(SOURCE DATA)

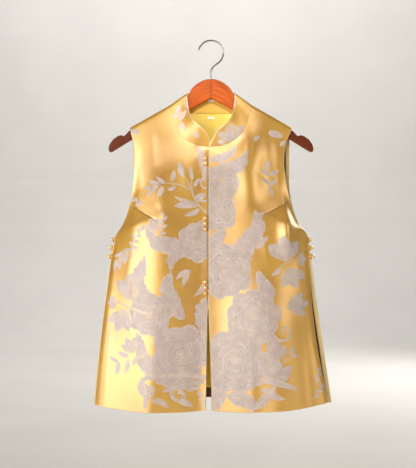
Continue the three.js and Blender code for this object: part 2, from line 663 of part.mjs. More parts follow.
add('front_right', frontPanel(rightFrontAt, true), cloth);
add('front_left', frontPanel(leftFrontAt, false), cloth);
add('back', backPanel(), cloth);
add('back_lining', backLining(), satin);
add('collar', collar(), cloth);
add('neck_tab', label(NECK_TAB), white);
add('collar_label', label(COLLAR_LABEL), white);

// Front fastenings: a ball on the lower front, and a loop from the edge of the upper front.
for (const { name, firstZ, pitch } of FRONT_GROUPS) {
  for (let i = 0; i < BALLS_IN_A_GROUP; i += 1) {
    const z = firstZ - i * pitch;
    const seat = findOnFront(rightFrontAt, FRONT_BALL_X, z);
    const above = findOnFront(rightFrontAt, FRONT_BALL_X, z + BALL_RADIUS);
    const below = findOnFront(rightFrontAt, FRONT_BALL_X, z - BALL_RADIUS);
    const up = new THREE.Vector3().subVectors(above, below).setX(0).normalize();
    const across = new THREE.Vector3(1, 0, 0);
    const outward = new THREE.Vector3().crossVectors(across, up);
    const centre = seat.clone().addScaledVector(outward, BALL_RADIUS + BALL_SEAT);
    const edge = findOnFront(leftFrontAt, FRONT_BALL_X, z).x;
    const reach = edge - SEAM_GAP - centre.x;
    add(`${name}_ball_${i + 1}`, ball(centre), brass);
    const loop = buttonLoop(centre, across, up, outward, reach, 0);
    add(`${name}_loop_${i + 1}`, loop, cord);
  }
}

// Side fastenings: a ball on the edge of the back, and a loop from the edge of the front.
for (const [name, side, front] of [['right_side', -1, rightFrontAt], ['left_side', 1, leftFrontAt]]) {
  for (let i = 0; i < BALLS_IN_A_GROUP; i += 1) {
    const z = SIDE_FIRST_Z - i * SIDE_PITCH;
    const edge = findOnFront(front, side * BEYOND_THE_SIDE, z);
    const backEdge = sideOfBack(side, z);
    const above = sideOfBack(side, z + BALL_RADIUS);
    const up = above.sub(sideOfBack(side, z - BALL_RADIUS)).setY(0).normalize();
    const outward = new THREE.Vector3(up.z, 0, -up.x).multiplyScalar(side);
    const backMiddle = backEdge.y - CLOTH / 2;
    const centre = backEdge.clone().setY(backMiddle).addScaledVector(outward, BALL_RADIUS + SIDE_BALL_SEAT);
    add(`${name}_ball_${i + 1}`, ball(centre), brass);
    const reach = backMiddle - (edge.y + CLOTH / 2);
    const drop = Math.abs(centre.x - edge.x) - BALL_RADIUS - SEAM_GAP + SIDE_LOOP_SINK;
    const loop = buttonLoop(centre, new THREE.Vector3(0, -1, 0), up, outward, reach, drop);
    add(`${name}_loop_${i + 1}`, loop, cord);
  }
}

add('hanger_body', hangerBody(), wood);
add('hanger_hook', hook(), steel);

export default group;
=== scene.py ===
import math
import bmesh
import bpy
import numpy as np
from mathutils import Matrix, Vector


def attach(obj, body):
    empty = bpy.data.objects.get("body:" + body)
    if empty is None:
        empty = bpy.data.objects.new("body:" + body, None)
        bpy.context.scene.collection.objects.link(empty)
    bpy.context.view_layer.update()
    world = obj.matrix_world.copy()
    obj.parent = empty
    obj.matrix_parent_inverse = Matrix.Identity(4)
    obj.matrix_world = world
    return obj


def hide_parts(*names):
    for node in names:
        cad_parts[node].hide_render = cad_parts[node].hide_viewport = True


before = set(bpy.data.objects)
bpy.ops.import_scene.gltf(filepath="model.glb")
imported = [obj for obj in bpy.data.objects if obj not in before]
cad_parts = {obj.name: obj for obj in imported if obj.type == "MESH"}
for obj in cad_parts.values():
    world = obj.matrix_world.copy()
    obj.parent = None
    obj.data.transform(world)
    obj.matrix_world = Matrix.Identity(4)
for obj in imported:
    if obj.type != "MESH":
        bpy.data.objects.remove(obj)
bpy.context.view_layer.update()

# The looks of the sleeveless jacket and its hanger. Lengths are in millimetres up to Builder.build: +X to the
# viewer's right, +Z up, +Y to the wall, and the origin inside the crown of the hook. A side is -1 for the
# wearer's right, on the viewer's left, and 1 for the other.
MM = 0.001

CLOTH = 1.5  # thickness of a panel
COLLAR_CLOTH = 2.1
SATIN = 0.8
RIDGE_RADIUS = 9.0  # outside of the shoulder where it turns over the hanger
COLLAR_RIDGE_RADIUS = 9.4
FRONT_LAP = 2.3
LAP_FROM_X = -40
LAP_RAMP = 22
PANEL_STEP = 1.4  # mesh spacing on the fronts
BACK_STEP = 2.0
COLLAR_STEP = 1.2
STRIDE = 3  # the inside of a cloth keeps every third row and column
STRAND_LAY = 8.0  # length in which a cord's strand winds round it once
SEAM_GAP = 0.5


def numbers(text):
    return np.array([line.split() for line in text.strip().splitlines()], float)


def table(columns, text):
    return dict(zip(columns.split(), numbers(text).T))


# Sections of the fronts, from the shoulder ridge to the hem. Both have the same depths.
FRONT_DEPTHS = table("inner_y middle_y outer_y sag", """
0 0 0 0
-9 -9 -9 0
-10.8 -10.7 -9.8 0
-12.5 -12.5 -10 0
-17 -15 -10 0
-20 -17 -10.2 0
-22 -19 -10.4 0
-23.5 -21 -10.6 0
-24.5 -23.5 -10.6 0
-26 -27 -10.5 0
-27.5 -31 -10 0
-31 -36 -8 0
-35 -41 -6 0
-38 -45 -4.2 0
-41 -48 -3.4 0
-42 -48 -4 0
-43 -47 -8 1
-43.5 -46 -9 2
-44.5 -46 -11 3
-45.5 -47 -13 4
-46 -48 -14 5
""")
FRONT_OUTLINE = "inner_x inner_z outer_x outer_z"
FRONTS = {
    -1: {**FRONT_DEPTHS, **table(FRONT_OUTLINE, """
-85.1 -131.4 -165.6 -176.7
-81.8 -140.9 -163.3 -186
-77.9 -152.3 -159.2 -203
-73.8 -165.8 -155.7 -217.5
-67.1 -185 -155 -243
-58.8 -197 -155.5 -258
-48.7 -206 -156.4 -271
-36.5 -212.3 -157.5 -285
-22.6 -216.6 -159.1 -300
-3.6 -220.4 -161.5 -315.5
1 -241.3 -164.8 -331.2
2.5 -269.9 -172.8 -358.2
2.5 -298.3 -182.7 -380.1
2.5 -326.6 -192.7 -395
2.5 -376.9 -198.5 -419.6
2.5 -427.1 -204.6 -448.2
2.5 -507.3 -212.4 -513.4
-6.8 -557.4 -218.8 -558.3
-8.4 -617.5 -225.3 -617.2
-9.6 -677.5 -230.8 -674
-11.2 -748.9 -236.8 -742.1
""")},
    1: {**FRONT_DEPTHS, **table(FRONT_OUTLINE, """
85.1 -131.4 165 -176.7
82 -140.9 162.5 -186
79 -152.3 155.5 -201
74.5 -165.8 151.5 -214.5
66.3 -184.6 149 -236
58 -195.5 148.5 -252.2
47.6 -205 149.7 -268.6
35.4 -211.9 151.5 -282.8
21.2 -216.8 153.7 -297.1
-2.6 -221 157.2 -311.4
-4.6 -241.3 161.7 -329.7
-5.5 -269.9 169.4 -354.6
-5.5 -298.3 180.5 -376
-5.5 -326.6 194.3 -393
-5.5 -376.9 198.9 -419.6
-5.5 -427.1 200.5 -448.2
-5.5 -507.3 204.2 -511.4
-4.3 -557.4 208.7 -558.3
-2.1 -617.5 216.1 -617.2
-0.1 -677.5 226 -674
1.9 -748.5 238.9 -738
""")},
}
LAST_FRONT_ROW = 20
NECK_ROW = 9  # the last front section that starts on the neck seam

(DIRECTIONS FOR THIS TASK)
Return the opening line of the data and every line after it through the line containing "add('collar_label', label(COLLAR_LABEL), white);", please, exactly as written and with nothing added.

(REPLY)
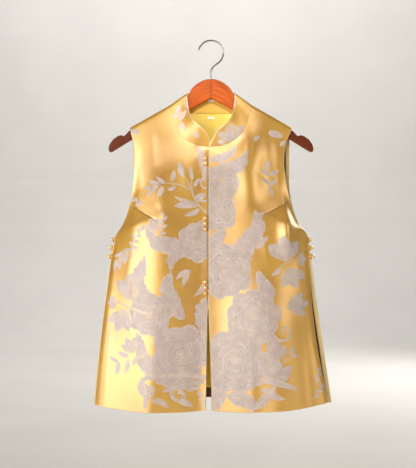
Continue the three.js and Blender code for this object: part 2, from line 663 of part.mjs. More parts follow.
add('front_right', frontPanel(rightFrontAt, true), cloth);
add('front_left', frontPanel(leftFrontAt, false), cloth);
add('back', backPanel(), cloth);
add('back_lining', backLining(), satin);
add('collar', collar(), cloth);
add('neck_tab', label(NECK_TAB), white);
add('collar_label', label(COLLAR_LABEL), white);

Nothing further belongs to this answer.